■ What is being asked: Return, unaltered, every line from the beginning of the material below up to and including the one with "rows of topstitching.".

■ Information supplied:
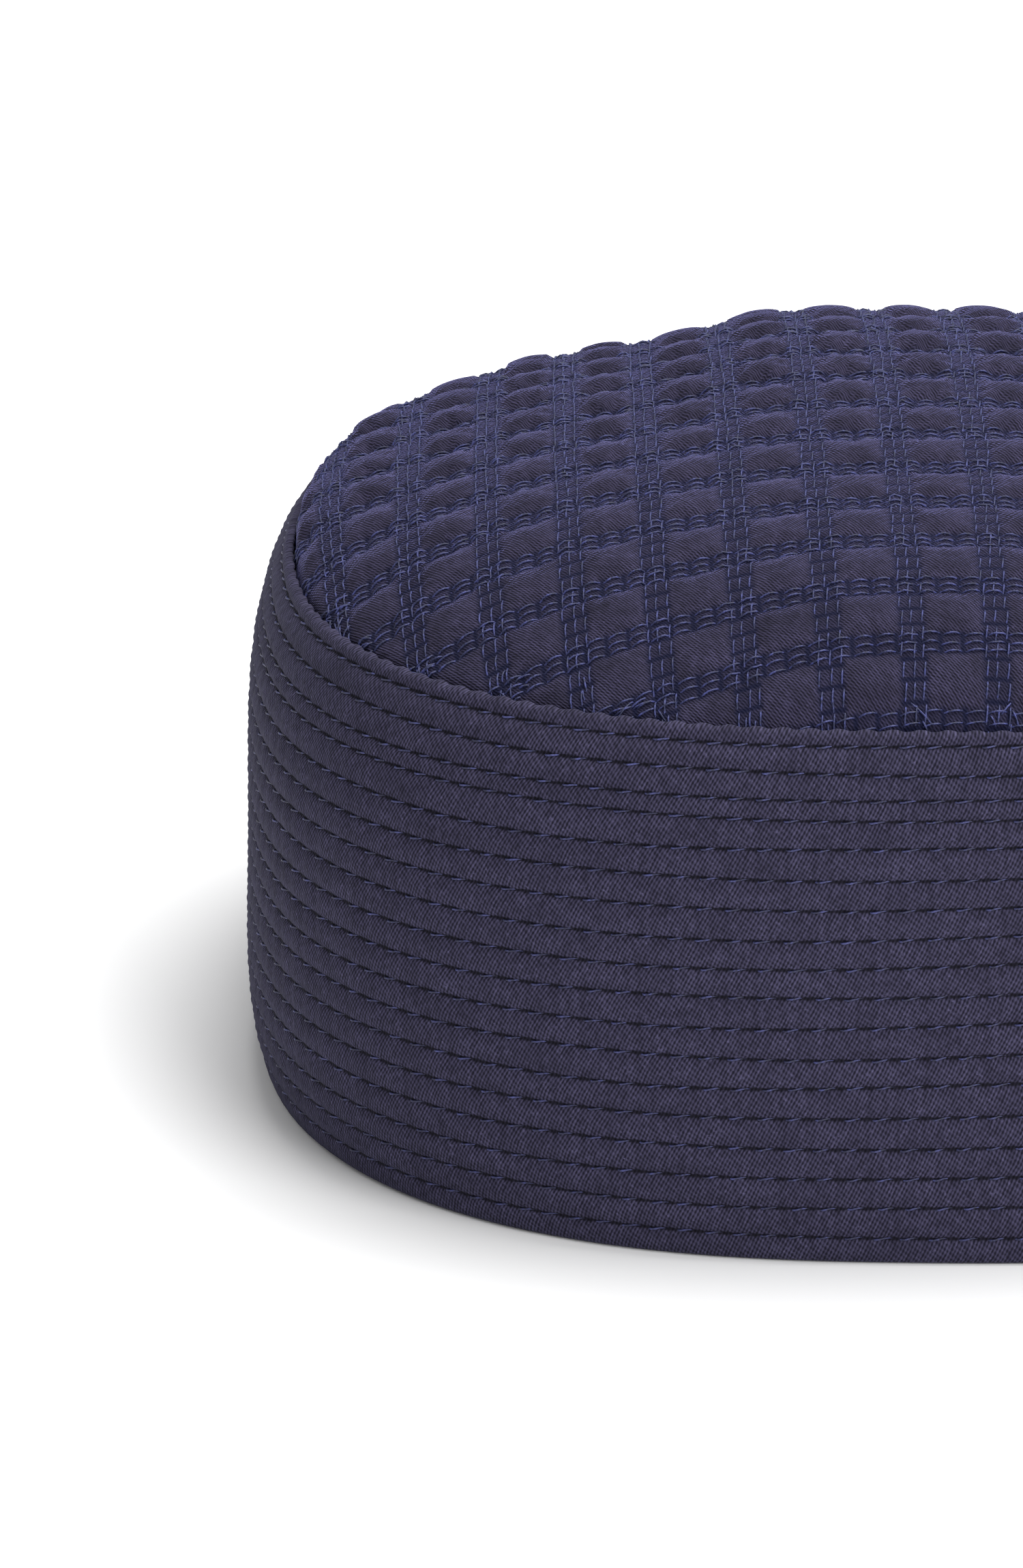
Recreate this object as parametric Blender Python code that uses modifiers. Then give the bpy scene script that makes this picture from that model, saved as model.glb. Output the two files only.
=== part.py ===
"""Quilted round cap: a domed, grid-quilted crown sewn into a tall band with rows of topstitching.

The cap stands on its open rim, +Z up, with its front towards -Y and its origin at the middle of
the rim, on the surface it stands on. Every layer of cloth, each ring of topstitching and each run
of quilting is an object of its own.
"""

import math

import bmesh
import bpy
from mathutils import Vector

MM = 0.001

# The finished cap, measured on its outer cloth.
HALF_WIDTH = 94.5 * MM
DEPTH_RATIO = 0.93
BAND_HEIGHT = 76.5 * MM
CROWN_RISE = 20.5 * MM
PLAN_POWER = 2.55

# How far the band stands out from HALF_WIDTH at each share of its height, rim first.
BAND_SWELL = ((0.0, 0.0), (0.25, 2.2 * MM), (0.5, 1.8 * MM), (0.75, 1.4 * MM), (1.0, -3.7 * MM))

# The crown's profile falls with the second, fourth and eighth power of the share of its radius.
CROWN_FOURTH = 0.22
CROWN_EIGHTH = 0.22

# Cloth and padding.
BAND_CLOTH = 0.7 * MM
FOLD_CLOTH = 0.5 * MM
STIFFENER_CLOTH = 2.0 * MM
BAND_LINING_CLOTH = 0.5 * MM
CROWN_CLOTH = 0.5 * MM
CROWN_LINING_CLOTH = 0.4 * MM
WADDING_LOFT = 1.8 * MM
LAYER_GAP = 0.3 * MM

# Seams and folds.
TURNED_FOLD_DEPTH = 6.0 * MM
HEM_DEPTH = 10.0 * MM
CROWN_ALLOWANCE = 6.0 * MM
CROWN_SINK = 0.5 * MM
LINING_TOP_CLEARANCE = 1.7 * MM
WADDING_EDGE = 0.94
WADDING_TAPER_POWER = 8
FOLD_ROUNDING = 0.25 * MM

# Topstitching round the band.
ROW_COUNT = 18
FIRST_ROW_DROP = 1.8 * MM
UPPER_ROWS = 2
UPPER_ROW_STEP = 3.6 * MM
CLOSE_ROW_STEP = 2.65 * MM
LAST_ROW_HEIGHT = 4.0 * MM
ROW_THREAD_RADIUS = 0.2 * MM
ROW_THREAD_SIDES = 4

# Quilting of the crown. One pass of the machine sews three parallel rows: here one flat strip.
QUILT_PITCH = 11.7 * MM
QUILT_SHIFT = {"lengthwise": -3.9 * MM, "crosswise": -4.3 * MM}
QUILT_TURN = 0.03
QUILT_BOW = -9.2 * MM
QUILT_BOW_EASING = 0.18
QUILT_STRIP_WIDTH = 3.4 * MM
QUILT_STRIP_THICKNESS = 0.25 * MM
QUILT_LIFT = 0.45 * MM
QUILT_EDGE_CLEARANCE = 1.2 * MM
QUILT_SHORTEST = 20.0 * MM
QUILT_SAG = 0.2 * MM

SEGMENTS = 40
CROWN_SHARES = (0.0, 0.2, 0.4, 0.58, 0.74, 0.87, 0.95, 1.0)
MERIDIAN_STEPS = 40

COLLECTION_NAME = "quilted_cap"
BAND_COLOUR = (0.042, 0.038, 0.070, 1.0)
CROWN_COLOUR = (0.060, 0.048, 0.080, 1.0)
THREAD_COLOUR = (0.035, 0.050, 0.180, 1.0)
LINING_COLOUR = (0.030, 0.030, 0.055, 1.0)
PADDING_COLOUR = (0.750, 0.740, 0.710, 1.0)

# Depths below the band's outer face, from the outside in.
FOLD_INSET = BAND_CLOTH + LAYER_GAP
CROWN_INSET = FOLD_INSET + FOLD_CLOTH + LAYER_GAP
CROWN_LINING_INSET = CROWN_INSET + CROWN_CLOTH + LAYER_GAP
CROWN_STACK = CROWN_LINING_INSET + CROWN_LINING_CLOTH
STIFFENER_STACK = FOLD_INSET + STIFFENER_CLOTH
BAND_LINING_INSET = max(CROWN_STACK, STIFFENER_STACK) + LAYER_GAP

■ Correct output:
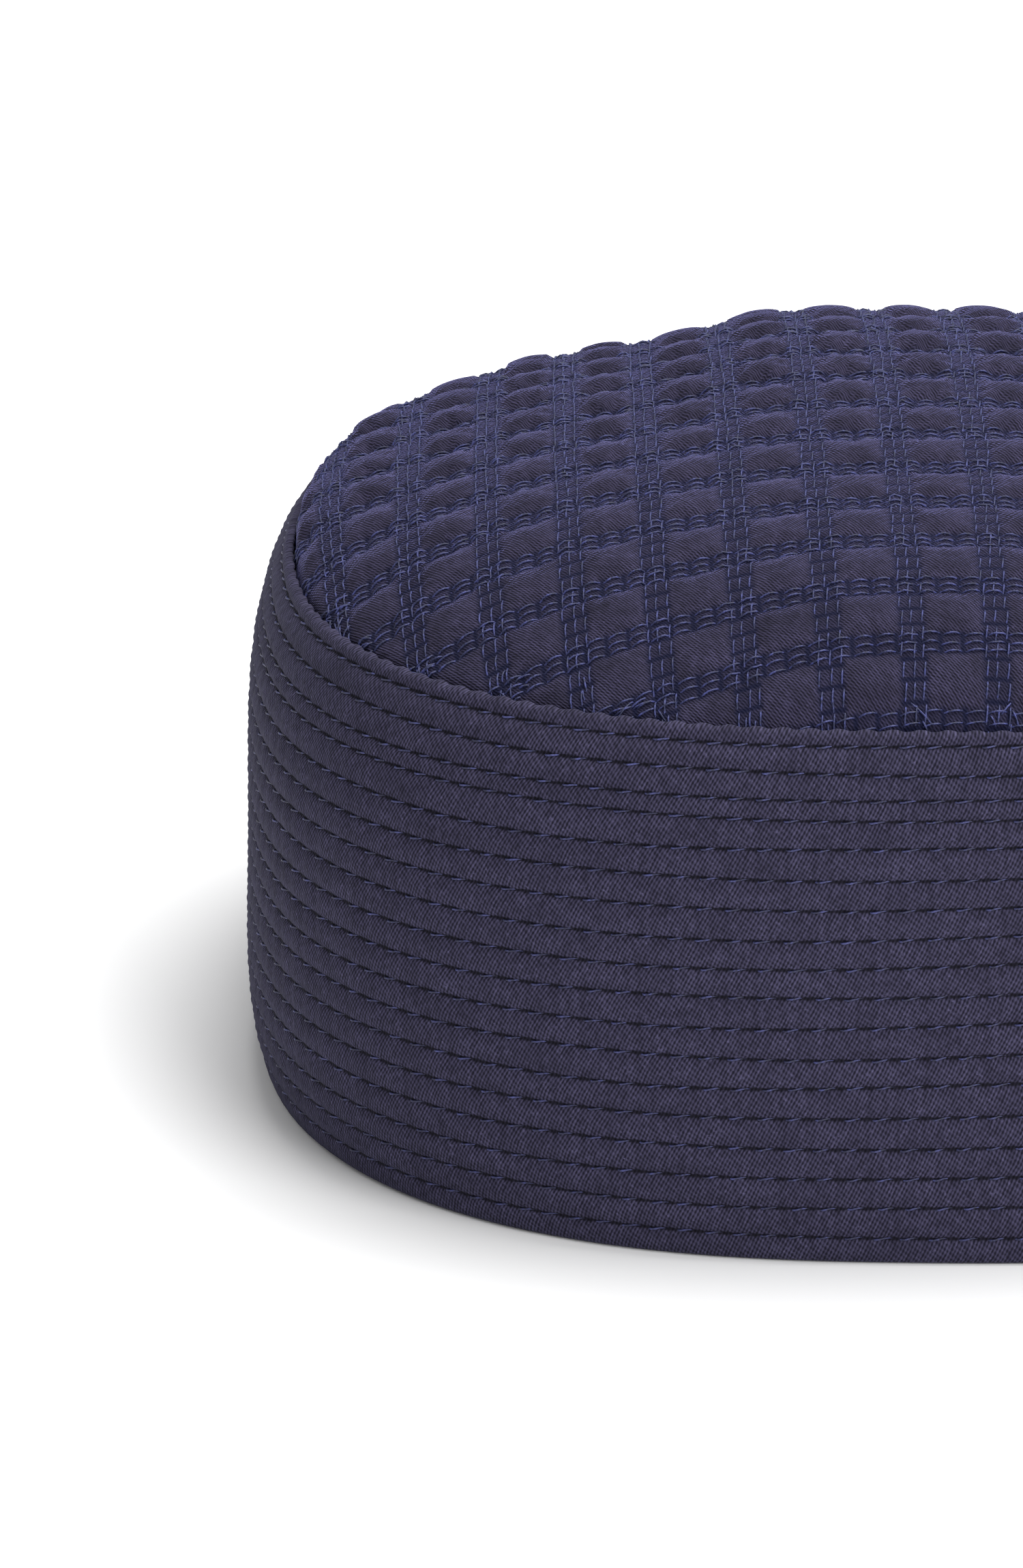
Recreate this object as parametric Blender Python code that uses modifiers. Then give the bpy scene script that makes this picture from that model, saved as model.glb. Output the two files only.
=== part.py ===
"""Quilted round cap: a domed, grid-quilted crown sewn into a tall band with rows of topstitching.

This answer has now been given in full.